We tested how long the database migration would take on a copy of the database, and got it down to 13 seconds. This gave us a two-second leeway in which to perform all the administrative tasks involved in this migration. We had two people open terminals and prepare the commands to be run, and prepared to execute them rapidly in sequence.

The process

  • Deploy an instance of the app with the new code, but don’t route any traffic to it.

    New code (inactive)

  • First engineer suspends all traffic to our Balanced frontend, queueing requests in HAProxy.
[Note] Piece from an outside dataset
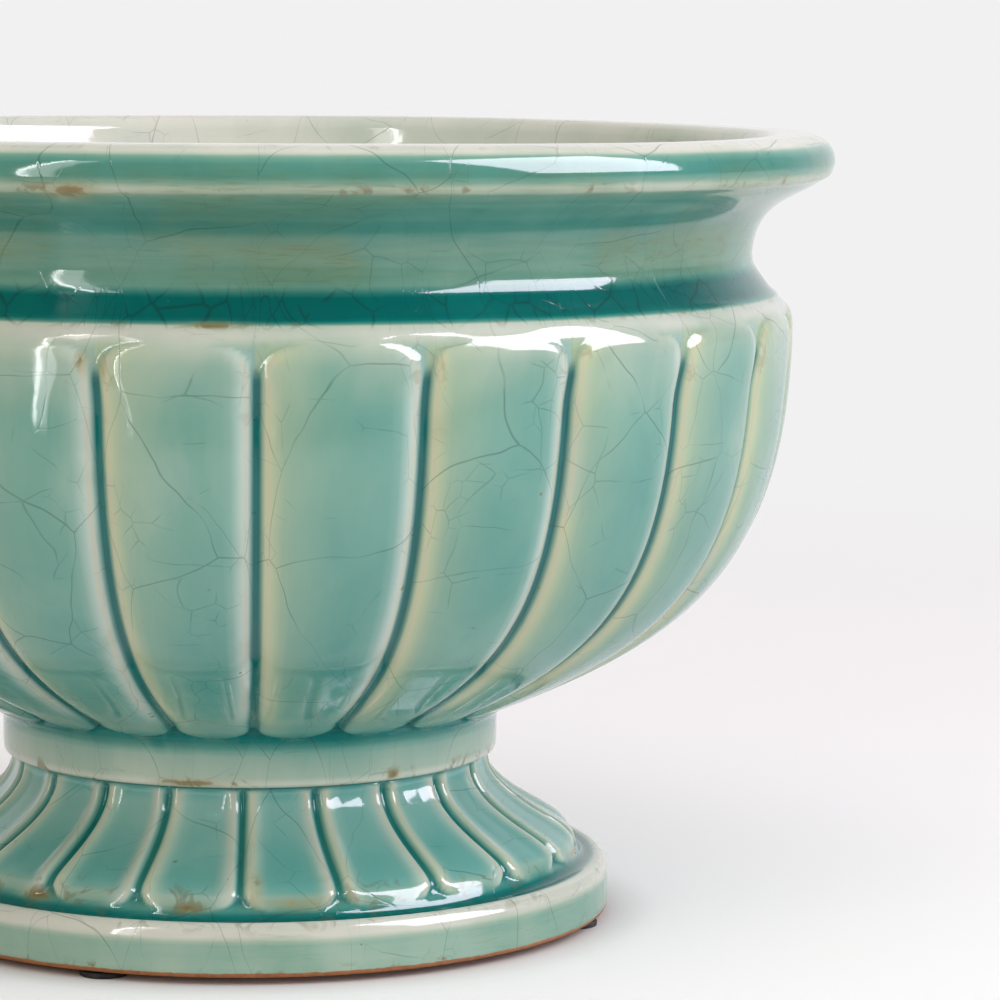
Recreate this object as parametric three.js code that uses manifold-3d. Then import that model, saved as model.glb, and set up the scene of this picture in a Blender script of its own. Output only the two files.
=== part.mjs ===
// A glazed earthenware jardiniere that lifts off its own fluted stand.
// The bowl's foot ring sits over a spigot on top of the stand, and the
// stand rests on four small rubber pads.

import * as THREE from 'three';
import { mergeVertices } from 'three/addons/utils/BufferGeometryUtils.js';
import Module from 'manifold-3d';

// Driving dimensions in millimetres. Heights are measured up from the table.
const RIM_RADIUS = 125.5;
const TOTAL_HEIGHT = 170;
const BELLY_RADIUS = 117;
const NECK_RADIUS = 108.2;
const FOOT_RING_RADIUS = 53.9;
const STAND_RADIUS = 78.6;
const WALL = 6.8;
const MESH_GAP = 0.3;

// Heights of the features, from the table up.
const PAD_HEIGHT = 1.2;
const STAND_BOTTOM = PAD_HEIGHT + MESH_GAP;
const BASE_RING_TOP = 12.5;
const FLUTE_TOE = 15;
const SEAT_HEIGHT = 35.9;
const BOWL_BOTTOM = SEAT_HEIGHT + MESH_GAP;
const BOWL_FLUTE_END = 46.7;
const BELLY_HEIGHT = 124.5;
const SHOULDER_CREST = 135.1;
const NECK_HEIGHT = 144;
const LIP_BOTTOM = 162;

// Flutes. A section runs from one groove to the next, as pairs of a share of
// the flute's width and the depth there below the outline. The bowl's flutes
// bulge, and the stand's are a little hollow in the middle.
const BOWL_FLUTES = 23;
const BOWL_SECTION = [[0, 3.3], [0.09, 1.3], [0.27, 0.1], [0.73, 0.1], [0.91, 1.3]];
const BOWL_TURN = THREE.MathUtils.degToRad(1);
const STAND_FLUTES = 21;
const STAND_SECTION = [[0, 2], [0.13, 0], [0.5, 0.8], [0.87, 0]];
const STAND_TURN = THREE.MathUtils.degToRad(-1.9);
const SMOOTH_SEGMENTS = 48;

// The socket between the bowl and the stand.
const SPIGOT_RADIUS = 44;
const SPIGOT_HEIGHT = 5;
const SPIGOT_BORE = 38;
const RECESS_RADIUS = 44.8;
const RECESS_HEIGHT = 9.3;
const BOWL_FLOOR = BOWL_BOTTOM + RECESS_HEIGHT + WALL - 0.3;

// Four stick-on pads under the stand, placed by hand. The angles run from the
// front, -Y, towards +X; the photograph shows the first two.
const PAD_RADIUS = 5;
const PAD_CIRCLE = 73;
const PAD_ANGLES = [-24, 72, 160, 248];
const PAD_SEGMENTS = 24;

const wasm = await Module();
wasm.setup();

const at = (radius, height) => new THREE.Vector2(radius, height);

// Points of a cubic curve after its first one, which the outline already has.
function bend(from, leaving, arriving, to, steps) {
  const curve = new THREE.CubicBezierCurve(from, leaving, arriving, to);
  return curve.getPoints(steps).slice(1);
}

// A solid of revolution about +Z. The outline runs from the axis to the axis.
function turned(outline, segments) {
  const geometry = new THREE.LatheGeometry(outline, segments);
  geometry.rotateX(Math.PI / 2);
  return geometry;
}

// Cuts flutes into a turned solid. The columns move to the section's places,
// and grownAt gives the share of the section's depth that a height has.
function fluted(outline, flutes, section, grownAt) {
  const geometry = turned(outline, flutes * section.length);
  const position = geometry.attributes.position;
  const step = 2 * Math.PI / (flutes * section.length);
  for (let i = 0; i < position.count; i += 1) {
    const x = position.getX(i);
    const y = position.getY(i);
    const height = position.getZ(i);
    const radius = Math.hypot(x, y);
    const column = Math.round(Math.atan2(x, -y) / step) + flutes * section.length;
    const [place, depth] = section[column % section.length];
    const flute = Math.floor(column / section.length) % flutes;
    const angle = 2 * Math.PI * (flute + place) / flutes;
    const cut = depth * grownAt(height, radius);
    position.setX(i, (radius - cut) * Math.sin(angle));
    position.setY(i, -(radius - cut) * Math.cos(angle));
  }
  return geometry;
}

function toManifold(geometry) {
  const bare = geometry.clone();
  bare.deleteAttribute('normal');
  bare.deleteAttribute('uv');
  const merged = mergeVertices(bare, 1e-4);
  return new wasm.Manifold(new wasm.Mesh({
    numProp: 3,
    vertProperties: new Float32Array(merged.attributes.position.array),
    triVerts: new Uint32Array(merged.index.array),
  }));
}

function toGeometry(solid) {
  const mesh = solid.getMesh();
  const geometry = new THREE.BufferGeometry();
  geometry.setAttribute('position', new THREE.BufferAttribute(mesh.vertProperties, 3));
  geometry.setIndex(new THREE.BufferAttribute(mesh.triVerts, 1));
  return geometry;
}

// 0 below the first height, 1 above the second, and a smooth rise between.
const rise = (height, low, high) => THREE.MathUtils.smoothstep(height, low, high);

// The bowl: foot ring, flared underside, belly, shoulder, neck and rolled lip.
function bowlOutline() {
  const footRing = at(FOOT_RING_RADIUS, 43.4);
  const fluteEnd = at(58, BOWL_FLUTE_END);
  const belly = at(BELLY_RADIUS, BELLY_HEIGHT);
  const shoulder = at(BELLY_RADIUS, 129.6);
  const crest = at(113.6, SHOULDER_CREST);
  const neck = at(NECK_RADIUS, NECK_HEIGHT);
  const lip = at(RIM_RADIUS - 1.1, LIP_BOTTOM);
  const lipFace = at(RIM_RADIUS, 164.8);
  const topEdge = at(RIM_RADIUS - 4.5, TOTAL_HEIGHT);
  return [
    at(0, BOWL_BOTTOM),
    at(52.6, BOWL_BOTTOM),
    at(53.4, 36.8),
    at(FOOT_RING_RADIUS, 38.6),
    footRing,
    at(55.2, 45),
    fluteEnd,
    ...bend(fluteEnd, at(98.5, 63.3), at(115.4, 78.9), belly, 11),
    shoulder,
    ...bend(shoulder, at(BELLY_RADIUS, 132.5), at(115.6, 133.6), crest, 3),
    ...bend(crest, at(112, 136.6), at(107.7, 141.3), neck, 3),
    ...bend(neck, at(108.9, 155.3), at(117.3, 156.1), lip, 6),
    at(RIM_RADIUS - 0.8, 163.4),
    lipFace,
    ...bend(lipFace, at(RIM_RADIUS, 167.2), at(RIM_RADIUS - 2.2, 169.4), topEdge, 4),
    at(0, TOTAL_HEIGHT),
  ];
}

// The bowl's inside follows its outside at the wall's thickness.
function bowlCavityOutline() {
  const floorEdge = at(44, BOWL_FLOOR);
  const belly = at(BELLY_RADIUS - WALL, BELLY_HEIGHT);
  const neck = at(NECK_RADIUS - WALL + 0.4, 146);
  const throat = at(109.4, 165.6);
  const rimEdge = at(113, TOTAL_HEIGHT);
  return [
    at(0, BOWL_FLOOR),
    floorEdge,
    ...bend(floorEdge, at(88, 59), at(108.6, 82), belly, 8),
    ...bend(belly, at(BELLY_RADIUS - WALL, 136), at(NECK_RADIUS - WALL, 137), neck, 4),
    ...bend(neck, at(102, 156), at(108.6, 160), throat, 4),
    ...bend(throat, at(109.8, 168), at(111, 169.6), rimEdge, 2),
    at(113, TOTAL_HEIGHT + 1),
    at(0, TOTAL_HEIGHT + 1),
  ];
}

function bowlGeometry() {
  const grownAt = (height) => rise(height, 44, 48.5) * (1 - rise(height, 126, 133));
  const outside = fluted(bowlOutline(), BOWL_FLUTES, BOWL_SECTION, grownAt);
  const recess = turned([
    at(0, BOWL_BOTTOM - 1),
    at(RECESS_RADIUS, BOWL_BOTTOM - 1),
    at(RECESS_RADIUS, BOWL_BOTTOM + RECESS_HEIGHT - 1.5),
    at(RECESS_RADIUS - 1.5, BOWL_BOTTOM + RECESS_HEIGHT),
    at(0, BOWL_BOTTOM + RECESS_HEIGHT),
  ], SMOOTH_SEGMENTS);
  const cavity = turned(bowlCavityOutline(), SMOOTH_SEGMENTS);
  return toGeometry(toManifold(outside).subtract(toManifold(cavity)).subtract(toManifold(recess)));
}

// The stand: base ring, a groove, the flutes' rounded toes and their flare up
// to the seat.
function standOutline() {
  const ringFace = at(STAND_RADIUS, 9.3);
  const ringTop = at(75.9, BASE_RING_TOP);
  const toe = at(71.3, FLUTE_TOE);
  const flareStart = at(69.4, 18.5);
  const flareEnd = at(52, 34);
  return [
    at(0, STAND_BOTTOM),
    at(78, STAND_BOTTOM),
    at(STAND_RADIUS, 2.4),
    ringFace,
    ...bend(ringFace, at(STAND_RADIUS, 11.2), at(77.6, BASE_RING_TOP), ringTop, 3),
    at(74.3, 12),
    at(72.3, 12.9),
    toe,
    at(70.9, 16.8),
    flareStart,
    ...bend(flareStart, at(65.7, 21.4), at(52.6, 26.7), flareEnd, 7),
    at(51.7, 35.3),
    at(51, SEAT_HEIGHT),
    at(SPIGOT_RADIUS, SEAT_HEIGHT),
    at(SPIGOT_RADIUS, SEAT_HEIGHT + SPIGOT_HEIGHT - 1),
    at(SPIGOT_RADIUS - 1, SEAT_HEIGHT + SPIGOT_HEIGHT),
    at(0, SEAT_HEIGHT + SPIGOT_HEIGHT),
  ];
}

// The stand is open from below right through its top.
function standCavityOutline() {
  const skirt = at(65.6, 12);
  const throat = at(SPIGOT_BORE, 33);
  return [
    at(0, STAND_BOTTOM - 1),
    at(67, STAND_BOTTOM - 1),
    at(67, STAND_BOTTOM),
    skirt,
    ...bend(skirt, at(64, 20), at(45.5, 21.5), at(44.4, 29), 4),
    throat,
    at(SPIGOT_BORE, SEAT_HEIGHT + SPIGOT_HEIGHT + 1),
    at(0, SEAT_HEIGHT + SPIGOT_HEIGHT + 1),
  ];
}

function standGeometry() {
  const grownAt = (height, radius) => {
    const onFlare = radius > SPIGOT_RADIUS + 3 ? 1 : 0;
    return onFlare * rise(height, 13, 15) * (1 - rise(height, 34.2, 35.8));
  };
  const outside = fluted(standOutline(), STAND_FLUTES, STAND_SECTION, grownAt);
  const cavity = turned(standCavityOutline(), SMOOTH_SEGMENTS);
  return toGeometry(toManifold(outside).subtract(toManifold(cavity)));
}

function padGeometry() {
  return turned([
    at(0, 0),
    at(PAD_RADIUS - 0.3, 0),
    at(PAD_RADIUS, 0.3),
    at(PAD_RADIUS, PAD_HEIGHT),
    at(0, PAD_HEIGHT),
  ], PAD_SEGMENTS);
}

const glaze = () => new THREE.MeshStandardMaterial({ color: 0x86b09d, roughness: 0.12, metalness: 0 });
const rubber = () => new THREE.MeshStandardMaterial({ color: 0x171717, roughness: 0.7, metalness: 0 });

const jardiniere = new THREE.Group();

const bowl = new THREE.Mesh(bowlGeometry(), glaze());
bowl.name = 'bowl';
bowl.rotation.z = BOWL_TURN;
jardiniere.add(bowl);

const stand = new THREE.Mesh(standGeometry(), glaze());
stand.name = 'stand';
stand.rotation.z = STAND_TURN;
jardiniere.add(stand);

PAD_ANGLES.forEach((degrees, i) => {
  const angle = THREE.MathUtils.degToRad(degrees);
  const pad = new THREE.Mesh(padGeometry(), rubber());
  pad.name = `stand_pad_${i + 1}`;
  pad.position.set(PAD_CIRCLE * Math.sin(angle), -PAD_CIRCLE * Math.cos(angle), 0);
  jardiniere.add(pad);
});

export default jardiniere;
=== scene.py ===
"""Dresses a glazed jardiniere and its stand, and sets the studio around them."""

import math

import bpy
import numpy as np
from mathutils import Matrix, Vector


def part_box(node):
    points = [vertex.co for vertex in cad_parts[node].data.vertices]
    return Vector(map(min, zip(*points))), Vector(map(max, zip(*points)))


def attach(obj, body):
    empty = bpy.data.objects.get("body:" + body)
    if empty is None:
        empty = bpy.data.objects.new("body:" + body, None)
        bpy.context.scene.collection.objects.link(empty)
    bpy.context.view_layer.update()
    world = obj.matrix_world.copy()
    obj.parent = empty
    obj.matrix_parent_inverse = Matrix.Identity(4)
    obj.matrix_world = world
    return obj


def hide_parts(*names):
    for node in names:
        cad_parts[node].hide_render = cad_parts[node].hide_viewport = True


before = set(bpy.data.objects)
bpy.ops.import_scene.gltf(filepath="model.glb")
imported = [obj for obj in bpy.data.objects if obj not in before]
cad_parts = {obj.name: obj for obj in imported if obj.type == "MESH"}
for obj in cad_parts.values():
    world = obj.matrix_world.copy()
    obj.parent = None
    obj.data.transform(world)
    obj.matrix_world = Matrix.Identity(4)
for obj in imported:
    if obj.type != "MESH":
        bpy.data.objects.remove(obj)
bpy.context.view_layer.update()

bl_info = {
    "name": "Glazed jardiniere on its stand",
    "version": (1, 0, 0),
    "blender": (4, 5, 0),
    "location": "3D View > Sidebar > Jardiniere",
    "description": "Builds the fluted bowl, its stand, the pads and a plain studio",
    "category": "Add Mesh",
}

MM = 0.001
BOWL_LOW, BOWL_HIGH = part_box("bowl")
STAND_LOW, STAND_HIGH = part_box("stand")
PAD_NODES = ("stand_pad_1", "stand_pad_2", "stand_pad_3", "stand_pad_4")


def shade(red, green, blue):
    """A colour as it looks on screen, 0 to 255, turned into the linear values that Blender uses."""
    screen = np.array([red, green, blue]) / 255
    linear = np.where(screen <= 0.04045, screen / 12.92, ((screen + 0.055) / 1.055) ** 2.4)
    return tuple(float(value) for value in linear)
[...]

Yell at the other person to start the data migration.

    All suspended

  • Second engineer starts the data migration.
  • Wait 13 seconds for db migration to complete. Yell at the first engineer that the migration is done.
  • First engineer quickly resumes traffic to the app instance with new code.

    New code active

  • Deploy updated code to all instances and resume at leisure.

    New code everywhere

The first time we attempted this it worked flawlessly, with no requests failing or timing out.


We added two simple tasks to our Fabric fabfile:

def suspend():
    Suspends all connections to balanced. To be used sparingly.
    with _make_tunnel():
        run('echo "set maxconn frontend balanced 0" | socat stdio /var/lib/haproxy/stats')
def resume():
    Re-allow connections to balanced.
    with _make_tunnel():
        run('echo "set maxconn frontend balanced 100" | socat stdio /var/lib/haproxy/stats')

Now, using Fabric to automate the stats socket commands across all instances of HAProxy simultaneously, we can issue a simple command like fab suspend to hold all requests indefinitely, perform any time-consuming migrations/code updates/deploys, and then issue fab resume to allow the blocked connections to finally make their way to our backend. We’ve only had to use this heavy-handed approach twice in the past six months, whereas we’ve performed hundreds of code deploys and tens of database migrations, but having the option available to us has been a lifesaver.